- Raw data
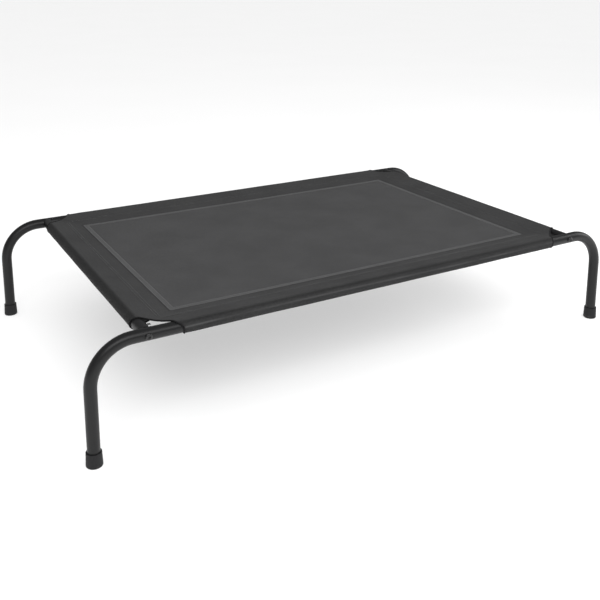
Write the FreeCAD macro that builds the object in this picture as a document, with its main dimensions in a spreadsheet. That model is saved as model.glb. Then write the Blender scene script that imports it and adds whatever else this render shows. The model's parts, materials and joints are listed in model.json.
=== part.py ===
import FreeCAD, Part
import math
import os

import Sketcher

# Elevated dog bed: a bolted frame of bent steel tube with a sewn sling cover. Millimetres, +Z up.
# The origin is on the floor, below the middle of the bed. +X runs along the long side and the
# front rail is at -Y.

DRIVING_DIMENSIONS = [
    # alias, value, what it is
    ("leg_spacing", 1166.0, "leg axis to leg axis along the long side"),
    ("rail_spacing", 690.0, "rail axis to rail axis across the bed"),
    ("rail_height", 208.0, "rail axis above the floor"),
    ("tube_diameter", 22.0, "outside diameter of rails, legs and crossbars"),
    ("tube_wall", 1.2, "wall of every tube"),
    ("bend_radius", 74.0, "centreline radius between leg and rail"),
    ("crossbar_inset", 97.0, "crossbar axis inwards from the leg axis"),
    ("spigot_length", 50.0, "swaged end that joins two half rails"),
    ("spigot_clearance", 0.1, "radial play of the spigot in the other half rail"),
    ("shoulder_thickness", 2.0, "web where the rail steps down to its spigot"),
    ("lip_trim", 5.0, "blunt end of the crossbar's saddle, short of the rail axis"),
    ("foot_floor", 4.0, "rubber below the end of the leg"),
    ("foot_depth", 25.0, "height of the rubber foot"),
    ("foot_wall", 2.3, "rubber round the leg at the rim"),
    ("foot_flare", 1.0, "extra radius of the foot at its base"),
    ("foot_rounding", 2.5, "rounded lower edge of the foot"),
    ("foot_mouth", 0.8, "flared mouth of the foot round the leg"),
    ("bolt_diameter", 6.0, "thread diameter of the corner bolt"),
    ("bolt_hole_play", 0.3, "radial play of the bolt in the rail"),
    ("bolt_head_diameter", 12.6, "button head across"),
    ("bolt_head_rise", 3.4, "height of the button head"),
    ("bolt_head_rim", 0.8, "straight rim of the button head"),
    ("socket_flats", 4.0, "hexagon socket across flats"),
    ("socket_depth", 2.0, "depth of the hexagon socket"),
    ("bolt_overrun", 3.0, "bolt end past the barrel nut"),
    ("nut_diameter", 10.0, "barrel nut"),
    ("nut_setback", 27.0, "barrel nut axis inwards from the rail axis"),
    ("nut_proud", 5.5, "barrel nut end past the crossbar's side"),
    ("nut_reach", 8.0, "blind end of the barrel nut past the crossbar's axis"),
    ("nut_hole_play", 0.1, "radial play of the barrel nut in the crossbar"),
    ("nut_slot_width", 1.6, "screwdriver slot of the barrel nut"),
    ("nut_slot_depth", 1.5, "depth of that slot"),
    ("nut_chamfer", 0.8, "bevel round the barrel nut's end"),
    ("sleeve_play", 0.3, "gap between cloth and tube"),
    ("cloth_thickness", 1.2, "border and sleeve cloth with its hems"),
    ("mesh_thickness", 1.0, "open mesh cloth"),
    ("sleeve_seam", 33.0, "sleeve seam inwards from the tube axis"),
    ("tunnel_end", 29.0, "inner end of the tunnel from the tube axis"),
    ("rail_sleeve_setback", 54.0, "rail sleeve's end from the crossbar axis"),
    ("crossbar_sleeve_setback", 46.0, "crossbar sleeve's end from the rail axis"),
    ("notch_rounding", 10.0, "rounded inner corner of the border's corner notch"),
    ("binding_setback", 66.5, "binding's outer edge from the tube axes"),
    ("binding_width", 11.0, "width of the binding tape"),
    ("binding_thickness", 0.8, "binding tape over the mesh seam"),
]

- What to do
Could you quote the material above in full, exactly as it stands?

- Solution to the exercise
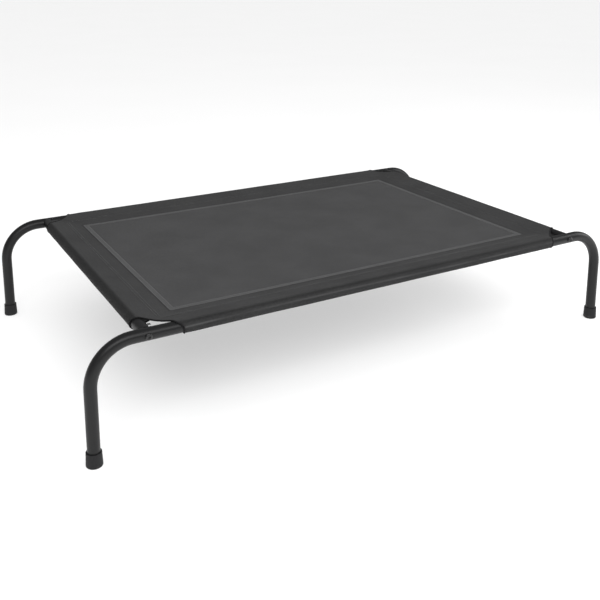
Write the FreeCAD macro that builds the object in this picture as a document, with its main dimensions in a spreadsheet. That model is saved as model.glb. Then write the Blender scene script that imports it and adds whatever else this render shows. The model's parts, materials and joints are listed in model.json.
=== part.py ===
import FreeCAD, Part
import math
import os

import Sketcher

# Elevated dog bed: a bolted frame of bent steel tube with a sewn sling cover. Millimetres, +Z up.
# The origin is on the floor, below the middle of the bed. +X runs along the long side and the
# front rail is at -Y.

DRIVING_DIMENSIONS = [
    # alias, value, what it is
    ("leg_spacing", 1166.0, "leg axis to leg axis along the long side"),
    ("rail_spacing", 690.0, "rail axis to rail axis across the bed"),
    ("rail_height", 208.0, "rail axis above the floor"),
    ("tube_diameter", 22.0, "outside diameter of rails, legs and crossbars"),
    ("tube_wall", 1.2, "wall of every tube"),
    ("bend_radius", 74.0, "centreline radius between leg and rail"),
    ("crossbar_inset", 97.0, "crossbar axis inwards from the leg axis"),
    ("spigot_length", 50.0, "swaged end that joins two half rails"),
    ("spigot_clearance", 0.1, "radial play of the spigot in the other half rail"),
    ("shoulder_thickness", 2.0, "web where the rail steps down to its spigot"),
    ("lip_trim", 5.0, "blunt end of the crossbar's saddle, short of the rail axis"),
    ("foot_floor", 4.0, "rubber below the end of the leg"),
    ("foot_depth", 25.0, "height of the rubber foot"),
    ("foot_wall", 2.3, "rubber round the leg at the rim"),
    ("foot_flare", 1.0, "extra radius of the foot at its base"),
    ("foot_rounding", 2.5, "rounded lower edge of the foot"),
    ("foot_mouth", 0.8, "flared mouth of the foot round the leg"),
    ("bolt_diameter", 6.0, "thread diameter of the corner bolt"),
    ("bolt_hole_play", 0.3, "radial play of the bolt in the rail"),
    ("bolt_head_diameter", 12.6, "button head across"),
    ("bolt_head_rise", 3.4, "height of the button head"),
    ("bolt_head_rim", 0.8, "straight rim of the button head"),
    ("socket_flats", 4.0, "hexagon socket across flats"),
    ("socket_depth", 2.0, "depth of the hexagon socket"),
    ("bolt_overrun", 3.0, "bolt end past the barrel nut"),
    ("nut_diameter", 10.0, "barrel nut"),
    ("nut_setback", 27.0, "barrel nut axis inwards from the rail axis"),
    ("nut_proud", 5.5, "barrel nut end past the crossbar's side"),
    ("nut_reach", 8.0, "blind end of the barrel nut past the crossbar's axis"),
    ("nut_hole_play", 0.1, "radial play of the barrel nut in the crossbar"),
    ("nut_slot_width", 1.6, "screwdriver slot of the barrel nut"),
    ("nut_slot_depth", 1.5, "depth of that slot"),
    ("nut_chamfer", 0.8, "bevel round the barrel nut's end"),
    ("sleeve_play", 0.3, "gap between cloth and tube"),
    ("cloth_thickness", 1.2, "border and sleeve cloth with its hems"),
    ("mesh_thickness", 1.0, "open mesh cloth"),
    ("sleeve_seam", 33.0, "sleeve seam inwards from the tube axis"),
    ("tunnel_end", 29.0, "inner end of the tunnel from the tube axis"),
    ("rail_sleeve_setback", 54.0, "rail sleeve's end from the crossbar axis"),
    ("crossbar_sleeve_setback", 46.0, "crossbar sleeve's end from the rail axis"),
    ("notch_rounding", 10.0, "rounded inner corner of the border's corner notch"),
    ("binding_setback", 66.5, "binding's outer edge from the tube axes"),
    ("binding_width", 11.0, "width of the binding tape"),
    ("binding_thickness", 0.8, "binding tape over the mesh seam"),
]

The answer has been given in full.